Cher Miky,
Pour conclure ma série d'articles en réponse à ton post du 2 avril 2007, je souhaiterais répondre à quelques objections que tu y as formulées.
Tu cites par exemple l’un de mes commentaires à ton article « L'insuffisance du principe de raison suffisante : une réponse à Matthieu » : « Concernant les limites de notre esprit, je suis d'accord avec toi, écrivais-je. Tu les poses en alternative à l'explication de l'univers par l'existence de Dieu. Mais je crois en la rationalité du monde créé. La science s'appuie d'ailleurs sur cette rationalité pour avancer dans la connaissance. L'univers obéit à des lois, et ces lois sont les mêmes dans tout l'univers. Par conséquent, je ne pense pas qu'il soit raisonnable de penser que la vérité soit absolument étrangère à l'expérience commune que nous faisons dans le cadre des limites de notre esprit, ou pis, qu'elle puisse les contredire. »
Tu me poses alors en réponse une question pleine de bon sens : « supposer Dieu (un être immatériel, intemporel, aspatial, qui créé on ne sait comment le monde et on ne sait pourquoi, etc.), n'est-ce pas outrepasser bien plus largement notre "expérience commune que nous faisons dans le cadre des limites de notre esprit" ? »
A ceci, je répondrais : en un sens oui. Mais il faut tout de même se rappeler que c’est au nom même de cette « expérience commune que nous faisons dans le cadre des limites de notre esprit » que nous sommes conduits à l’affirmation de l’existence de Dieu. Notre expérience commune nous enseigne en effet qu’il n’est pas d’effet sans cause. C’est donc bien notre expérience commune qui nous aide à comprendre que l’univers lui-même a nécessairement une cause, et une cause qui le dépasse nécessairement, puisque le « moins » ne peut pas produire le « plus » (encore un enseignement de notre « expérience commune » !) : dès lors, si l’univers a une cause ontologique (et ma raison postule qu’elle en ait une), celle-ci est nécessairement plus « vaste » que l’univers lui-même ! Ce n’est donc pas être infidèle à l’expérience commune que d’affirmer une réalité qui échappe… aux prises de notre expérience commune, puisque c’est elle-même qui nous y conduit finalement !

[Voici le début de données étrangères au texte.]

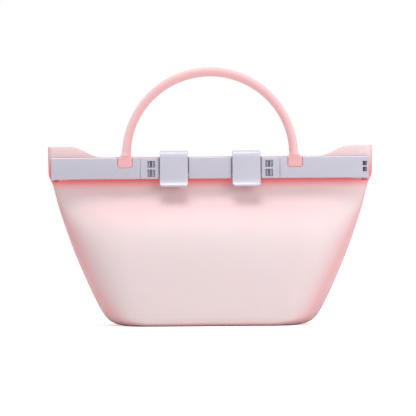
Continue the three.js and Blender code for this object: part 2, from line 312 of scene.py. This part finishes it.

J’ajouterais qu’il n’est pas tout à fait exact de dire que Dieu échappe totalement à l’expérience commune des hommes, puisque tous les croyants, les convertis, les saints et les mystiques de tous les temps et de toutes les religions (qui ne sont pas moins « hommes » que les non-croyants, et qui représentent tout de même quelques milliards de personnes...) témoigneront chacun à leur manière de cette expérience si particulière qu’ils ont faite de la présence de Dieu dans leur vie. Je pense que ces témoins méritent d’être écoutés ; je ne vois pas en tous les cas ce qui autoriserait à ne pas les considérer comme sérieux et dignes de foi. Même si l’expérience spirituelle qu’ils relatent échappe à nos instruments matériels de mesure et d’analyse (encore que… les expériences scientifiques menées sur les voyants de Medjugorje par exemple sont tout à fait édifiantes, et donnent vraiment à réfléchir…), l’universalité du phénomène, vécu par tant d’hommes et de femmes dans le monde et dans l’histoire, doit singulièrement nous interroger.
Tiens ! je te recommande au passage un très beau témoignage : celui de Ladji Diallo que j’aime beaucoup, ou cet autre encore qu’un lecteur m’a communiqué par e-mail. Et puis celui-là encore : le mien...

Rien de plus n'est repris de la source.